MATERIAL PROVIDED:
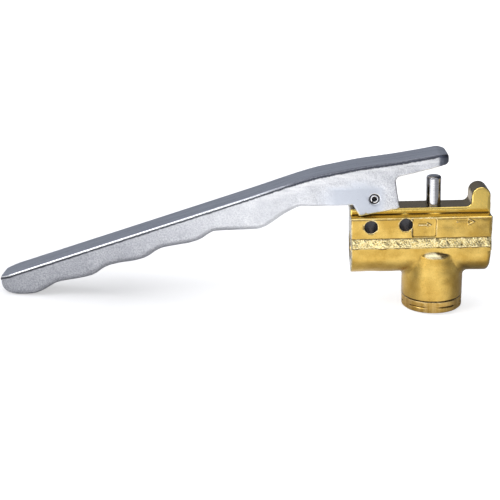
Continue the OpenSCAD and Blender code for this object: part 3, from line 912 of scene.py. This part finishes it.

==

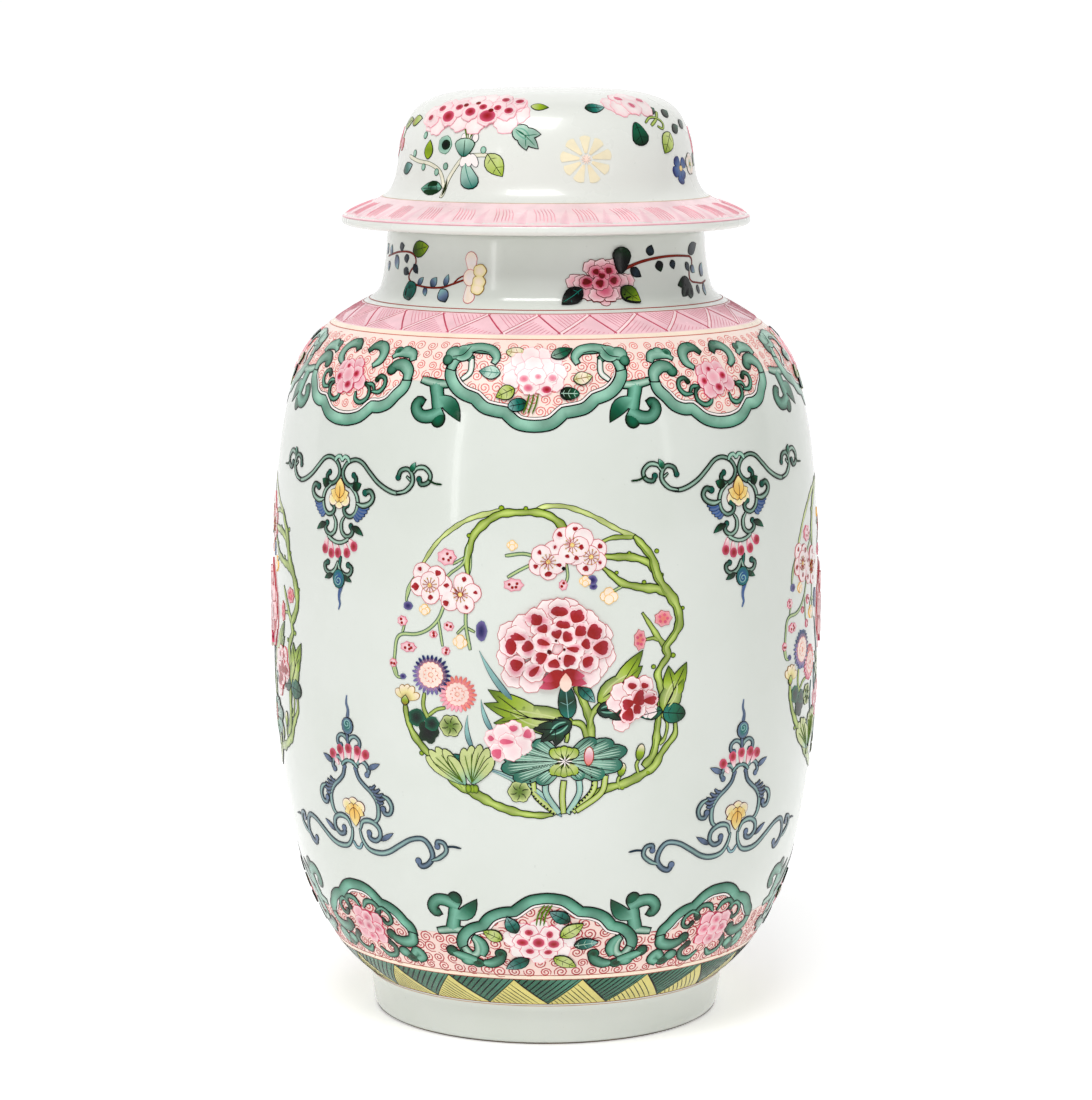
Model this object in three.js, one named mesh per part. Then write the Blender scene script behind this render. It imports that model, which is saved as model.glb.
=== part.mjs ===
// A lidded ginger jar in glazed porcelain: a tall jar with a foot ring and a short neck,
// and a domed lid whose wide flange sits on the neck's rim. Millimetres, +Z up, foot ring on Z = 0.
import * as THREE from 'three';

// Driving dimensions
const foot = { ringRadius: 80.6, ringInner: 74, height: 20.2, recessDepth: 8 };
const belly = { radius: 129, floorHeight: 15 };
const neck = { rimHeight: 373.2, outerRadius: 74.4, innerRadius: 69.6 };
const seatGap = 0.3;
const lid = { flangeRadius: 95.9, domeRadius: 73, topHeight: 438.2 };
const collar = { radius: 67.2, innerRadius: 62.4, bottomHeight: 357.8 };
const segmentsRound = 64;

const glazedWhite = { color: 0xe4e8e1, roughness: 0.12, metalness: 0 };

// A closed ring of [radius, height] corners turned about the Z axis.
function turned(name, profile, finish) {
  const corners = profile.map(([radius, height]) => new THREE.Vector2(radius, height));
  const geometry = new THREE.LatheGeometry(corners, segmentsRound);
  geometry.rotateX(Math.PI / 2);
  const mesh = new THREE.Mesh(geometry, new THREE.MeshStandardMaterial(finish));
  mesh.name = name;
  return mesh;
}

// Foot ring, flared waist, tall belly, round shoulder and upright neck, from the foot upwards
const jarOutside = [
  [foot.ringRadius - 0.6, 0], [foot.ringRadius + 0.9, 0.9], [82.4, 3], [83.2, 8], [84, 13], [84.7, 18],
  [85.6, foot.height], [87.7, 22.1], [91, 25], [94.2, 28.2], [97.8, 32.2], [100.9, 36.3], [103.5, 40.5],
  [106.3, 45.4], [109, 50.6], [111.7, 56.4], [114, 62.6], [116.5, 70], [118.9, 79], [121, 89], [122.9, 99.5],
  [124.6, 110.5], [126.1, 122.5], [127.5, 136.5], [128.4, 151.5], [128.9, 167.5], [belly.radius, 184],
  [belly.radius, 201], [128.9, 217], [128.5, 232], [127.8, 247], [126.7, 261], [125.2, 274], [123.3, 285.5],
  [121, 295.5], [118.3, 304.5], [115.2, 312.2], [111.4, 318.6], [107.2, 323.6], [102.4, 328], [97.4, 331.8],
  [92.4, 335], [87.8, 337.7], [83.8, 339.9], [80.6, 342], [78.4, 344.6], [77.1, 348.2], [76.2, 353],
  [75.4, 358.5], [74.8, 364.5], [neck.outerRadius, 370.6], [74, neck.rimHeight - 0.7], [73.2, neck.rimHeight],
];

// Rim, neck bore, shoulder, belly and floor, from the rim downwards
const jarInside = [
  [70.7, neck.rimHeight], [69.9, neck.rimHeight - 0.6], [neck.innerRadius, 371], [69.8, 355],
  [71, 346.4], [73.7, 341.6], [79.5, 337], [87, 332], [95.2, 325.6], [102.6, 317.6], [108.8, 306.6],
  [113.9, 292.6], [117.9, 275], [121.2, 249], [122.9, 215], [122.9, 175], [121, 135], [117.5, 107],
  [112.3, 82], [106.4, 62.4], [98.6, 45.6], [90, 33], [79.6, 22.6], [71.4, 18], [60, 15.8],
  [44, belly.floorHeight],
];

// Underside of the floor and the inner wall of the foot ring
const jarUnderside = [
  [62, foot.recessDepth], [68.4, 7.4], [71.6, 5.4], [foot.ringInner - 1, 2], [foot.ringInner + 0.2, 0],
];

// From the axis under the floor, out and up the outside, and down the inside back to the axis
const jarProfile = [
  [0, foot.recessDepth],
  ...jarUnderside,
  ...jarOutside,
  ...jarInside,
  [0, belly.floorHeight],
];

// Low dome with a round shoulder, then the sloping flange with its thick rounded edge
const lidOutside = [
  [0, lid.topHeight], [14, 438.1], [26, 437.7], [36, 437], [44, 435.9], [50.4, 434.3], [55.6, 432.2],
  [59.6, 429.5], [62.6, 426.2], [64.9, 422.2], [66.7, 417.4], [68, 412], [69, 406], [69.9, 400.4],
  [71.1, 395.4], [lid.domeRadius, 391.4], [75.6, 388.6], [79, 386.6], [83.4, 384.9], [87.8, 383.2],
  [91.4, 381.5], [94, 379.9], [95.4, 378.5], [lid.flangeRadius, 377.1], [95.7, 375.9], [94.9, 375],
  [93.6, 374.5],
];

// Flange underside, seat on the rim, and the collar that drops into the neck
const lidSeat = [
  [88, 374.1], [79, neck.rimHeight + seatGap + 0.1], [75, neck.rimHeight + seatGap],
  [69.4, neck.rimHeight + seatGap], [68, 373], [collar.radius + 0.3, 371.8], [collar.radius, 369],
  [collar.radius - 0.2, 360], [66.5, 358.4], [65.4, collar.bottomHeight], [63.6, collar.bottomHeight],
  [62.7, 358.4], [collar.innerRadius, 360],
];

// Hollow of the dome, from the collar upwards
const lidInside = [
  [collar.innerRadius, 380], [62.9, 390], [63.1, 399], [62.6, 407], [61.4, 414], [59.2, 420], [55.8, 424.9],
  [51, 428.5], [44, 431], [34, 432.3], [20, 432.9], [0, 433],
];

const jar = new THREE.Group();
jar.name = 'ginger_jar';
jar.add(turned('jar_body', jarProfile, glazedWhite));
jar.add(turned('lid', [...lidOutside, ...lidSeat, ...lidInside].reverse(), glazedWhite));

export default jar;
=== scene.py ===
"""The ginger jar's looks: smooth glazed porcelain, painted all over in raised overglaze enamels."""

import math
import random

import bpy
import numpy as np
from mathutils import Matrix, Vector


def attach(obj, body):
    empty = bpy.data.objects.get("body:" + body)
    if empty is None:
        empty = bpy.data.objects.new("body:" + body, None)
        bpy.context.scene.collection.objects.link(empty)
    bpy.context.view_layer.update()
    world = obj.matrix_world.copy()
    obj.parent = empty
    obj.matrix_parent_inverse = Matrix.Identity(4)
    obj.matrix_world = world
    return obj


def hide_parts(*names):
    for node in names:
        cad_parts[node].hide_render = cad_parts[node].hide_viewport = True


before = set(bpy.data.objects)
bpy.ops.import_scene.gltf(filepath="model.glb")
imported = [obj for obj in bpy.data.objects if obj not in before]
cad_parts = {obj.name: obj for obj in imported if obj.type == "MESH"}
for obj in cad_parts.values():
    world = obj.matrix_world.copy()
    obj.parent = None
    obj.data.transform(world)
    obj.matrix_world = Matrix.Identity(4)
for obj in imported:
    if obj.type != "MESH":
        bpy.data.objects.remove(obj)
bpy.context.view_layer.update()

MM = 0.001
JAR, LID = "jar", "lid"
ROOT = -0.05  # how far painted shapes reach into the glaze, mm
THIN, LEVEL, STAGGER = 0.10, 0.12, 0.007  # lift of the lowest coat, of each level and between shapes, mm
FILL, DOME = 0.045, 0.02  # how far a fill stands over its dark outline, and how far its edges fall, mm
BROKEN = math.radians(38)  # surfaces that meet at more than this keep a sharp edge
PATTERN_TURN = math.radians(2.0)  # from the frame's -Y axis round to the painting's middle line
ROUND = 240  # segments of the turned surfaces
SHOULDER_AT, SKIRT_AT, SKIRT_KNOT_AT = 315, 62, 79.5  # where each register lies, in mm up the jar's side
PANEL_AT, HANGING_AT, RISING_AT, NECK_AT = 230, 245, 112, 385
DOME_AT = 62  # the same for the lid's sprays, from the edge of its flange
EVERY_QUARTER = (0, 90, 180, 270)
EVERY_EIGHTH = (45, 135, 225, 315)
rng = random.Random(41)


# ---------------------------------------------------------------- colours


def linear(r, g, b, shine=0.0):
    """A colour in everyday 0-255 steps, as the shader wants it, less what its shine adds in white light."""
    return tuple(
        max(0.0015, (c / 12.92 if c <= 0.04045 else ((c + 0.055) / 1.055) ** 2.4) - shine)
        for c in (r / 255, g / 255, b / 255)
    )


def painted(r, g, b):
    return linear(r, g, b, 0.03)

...

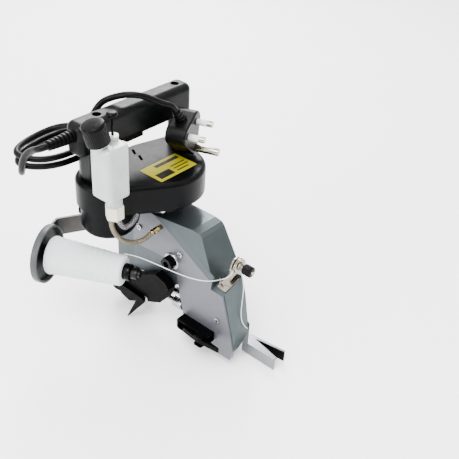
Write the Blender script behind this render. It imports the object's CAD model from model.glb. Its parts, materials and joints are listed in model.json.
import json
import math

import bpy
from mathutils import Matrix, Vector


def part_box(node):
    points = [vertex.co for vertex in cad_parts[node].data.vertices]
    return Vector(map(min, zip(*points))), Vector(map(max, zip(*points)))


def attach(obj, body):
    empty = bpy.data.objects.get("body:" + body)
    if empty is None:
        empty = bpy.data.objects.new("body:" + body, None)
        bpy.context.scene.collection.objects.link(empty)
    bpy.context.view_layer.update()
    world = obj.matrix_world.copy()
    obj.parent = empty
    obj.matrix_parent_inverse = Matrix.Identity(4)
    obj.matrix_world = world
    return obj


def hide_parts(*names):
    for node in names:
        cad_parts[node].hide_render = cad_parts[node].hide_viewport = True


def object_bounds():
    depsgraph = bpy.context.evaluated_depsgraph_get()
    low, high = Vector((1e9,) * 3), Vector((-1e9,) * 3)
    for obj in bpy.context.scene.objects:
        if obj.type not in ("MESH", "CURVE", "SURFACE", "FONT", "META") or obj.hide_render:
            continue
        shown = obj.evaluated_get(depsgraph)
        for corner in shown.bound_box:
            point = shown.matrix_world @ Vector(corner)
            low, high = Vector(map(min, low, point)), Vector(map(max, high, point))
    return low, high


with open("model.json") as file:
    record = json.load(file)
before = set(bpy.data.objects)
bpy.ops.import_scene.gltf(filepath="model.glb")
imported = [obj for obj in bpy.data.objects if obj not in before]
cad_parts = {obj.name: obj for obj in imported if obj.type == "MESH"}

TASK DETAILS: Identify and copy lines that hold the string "shown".

RESULT:
        shown = obj.evaluated_get(depsgraph)
        for corner in shown.bound_box:
            point = shown.matrix_world @ Vector(corner)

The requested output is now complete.